URI 1180 solution in java language

URI Online Judge | 1180

Lowest Number and Position

Adapted by Neilor Tonin, URI  Brazil

Timelimit: 1

Write a program that reads a number N. This N is the size of a array X[N]. Next, read each of the numbers of X, find the smallest element of this array and its position within the array, printing this information.

Input

The first line of input contains one integer N (1 < N <1000), indicating the number of elements that should be read to an array X[N] of integer numbers. The second row contains each of the N values, separated by a space.

Output

The first line displays the message “Menor valor:” followed by a space and the lowest number read in the input. The second line displays the message “Posicao:” followed by a space and the array position in which the lowest number is, remembering that the array starts at the zero position.

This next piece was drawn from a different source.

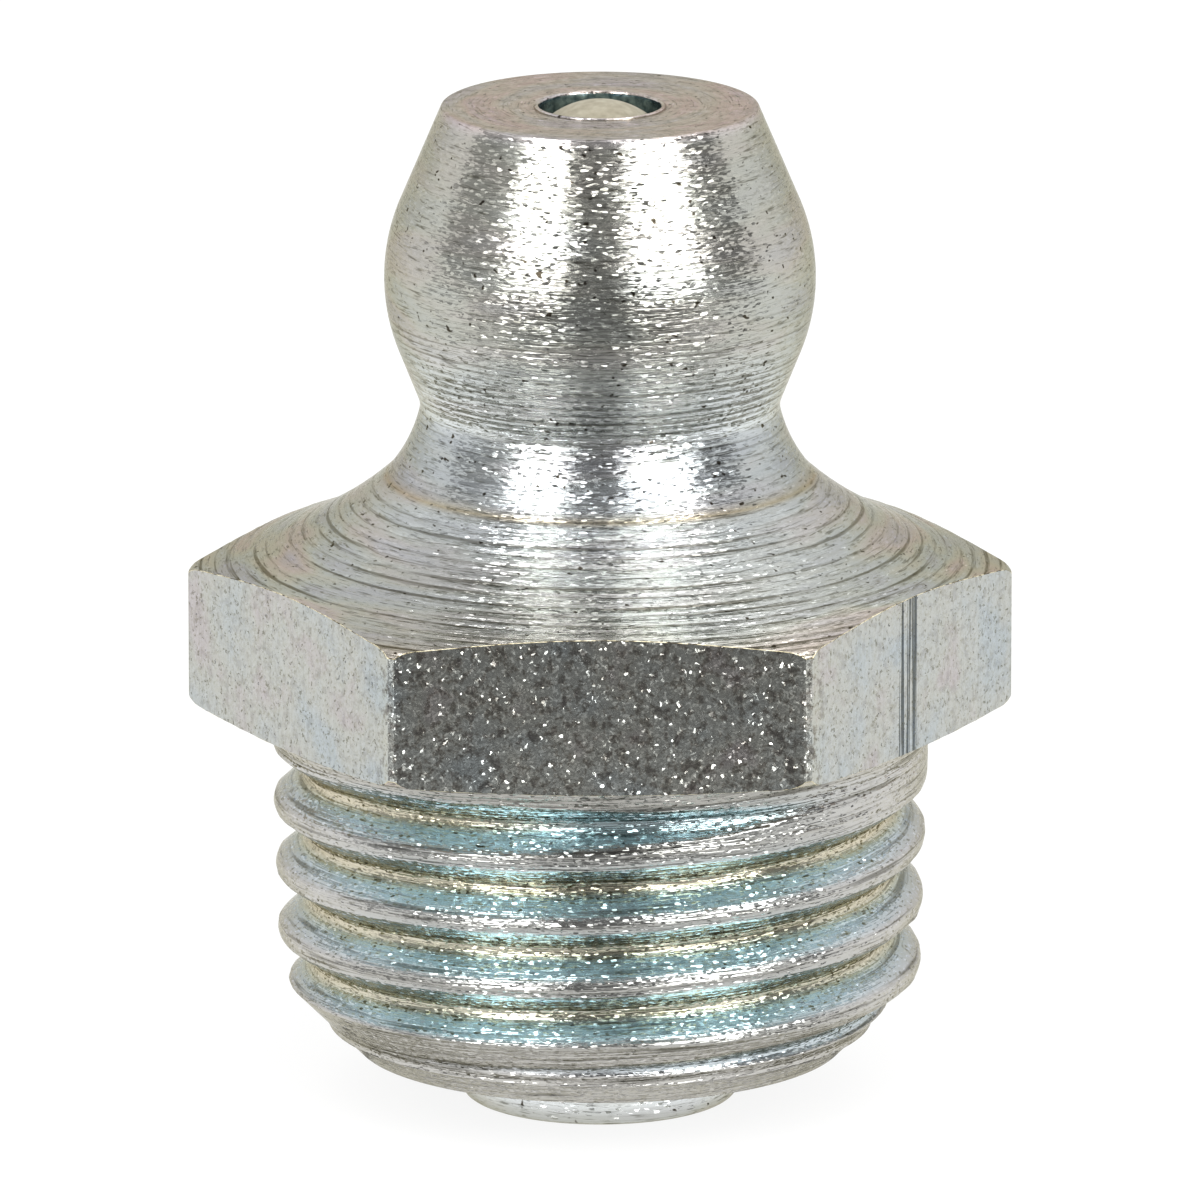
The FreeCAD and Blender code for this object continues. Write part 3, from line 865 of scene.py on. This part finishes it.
# metals with one pattern each: specks per metre, their detail and colours, relief in metres, roughness
specked = {
    # Drilled steel with little plating: darker and bluer than the outside, tool marks of 0.11 mm.
    "blued_steel_in_drilled_bore": (9000.0, 3.0, ((0.35, "#43575e"), (0.7, "#8fa5a9")), 0.00001, 0.26),
    # Plating over the edge that the turning tool tore: rough and straw coloured, crumbs of 0.12 mm.
    "zinc_plate_on_torn_edge": (8500.0, 3.0, ((0.4, "#4f4636"), (0.47, "#c4b998"), (0.62, "#ece4c9")),
                                0.00005, 0.5),
    # Steel ball, dulled by handling: a soft beige grey with scuffs of 0.17 mm.
    "dulled_steel_ball": (6000.0, 5.0, ((0.3, "#9d9786"), (0.7, "#b6b1a1")), 0.000004, 0.8),
    # Hard-drawn spring wire, oiled: a darker grey in patches of 0.12 mm, and smooth.
    "drawn_spring_wire": (8000.0, 3.0, ((0.3, "#6f6e69"), (0.7, "#96958f")), None, 0.32),
}


def speckedMetal(name):
    scale, detail, stops, relief, roughness = specked[name]
    material, tree = newMaterial(name)
    place = addNode(tree, "ShaderNodeTexCoord").outputs["Object"]
    specks = addNode(tree, "ShaderNodeTexNoise", values={"Scale": scale, "Detail": detail},
                     links={"Vector": place})
    tint = addNode(tree, "ShaderNodeValToRGB", links={0: specks.outputs["Fac"]}, stops=stops)
    surface = {"Base Color": tint.outputs[0]}
    if relief:
        bump = addNode(tree, "ShaderNodeBump", values={"Strength": 1.0, "Distance": relief},
                       links={"Height": specks.outputs["Fac"]})
        surface["Normal"] = bump.outputs[0]
    bsdf = addNode(tree, "ShaderNodeBsdfPrincipled", values={"Metallic": 1.0, "Roughness": roughness},
                   links=surface)
    addNode(tree, "ShaderNodeOutputMaterial", links={"Surface": bsdf.outputs[0]})
    return material


# in the order of the body's slots
for material in (turnedZinc(), drawnZinc(), threadZinc(), speckedMetal("blued_steel_in_drilled_bore"),
                 speckedMetal("zinc_plate_on_torn_edge")):
    body.data.materials.append(material)
ballPiece.data.materials.append(speckedMetal("dulled_steel_ball"))
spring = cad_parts["spring"]
spring.data.materials.clear()
spring.data.materials.append(speckedMetal("drawn_spring_wire"))
print("finishes made")

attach(body, "nipple")
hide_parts("nipple_body")
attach(ballPiece, "valve_ball")
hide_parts("check_ball")
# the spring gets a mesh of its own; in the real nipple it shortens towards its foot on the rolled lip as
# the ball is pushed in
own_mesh(spring)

Input Sample	Output Sample
10 1 2 3 4 -5 6 7 8 9 10	Menor valor: -5 Posicao: 4

Solution in java language :

package uri_java_problem_solution;

/**
10

1 2 3 4 -5 6 7 8 9 10

Menor valor: -5

Posicao: 4

**/



import java.util.Scanner;



public class URI_1180 {

    public static void main(String[] args){

        int n,min = 0,tmpmMin = 0, position = 0;

        boolean checkFirst = false;

        Scanner sc = new Scanner(System.in);

        n = sc.nextInt();

        int array[] = new int[n];

        //take the value for array

        for (int i = 0; i < n; i++) {

            array[i] = sc.nextInt();

        }



        for (int j = 0; j < n; j++) {

            tmpmMin = array[j];

            if (checkFirst == false) {

                min = tmpmMin;

                checkFirst = true;

            }

            if (tmpmMin < min) {

                min = tmpmMin;

                position = j;

            }

        }

        System.out.print("Menor valor: "+min+"\nPosicao: "+position+"\n");

    }
}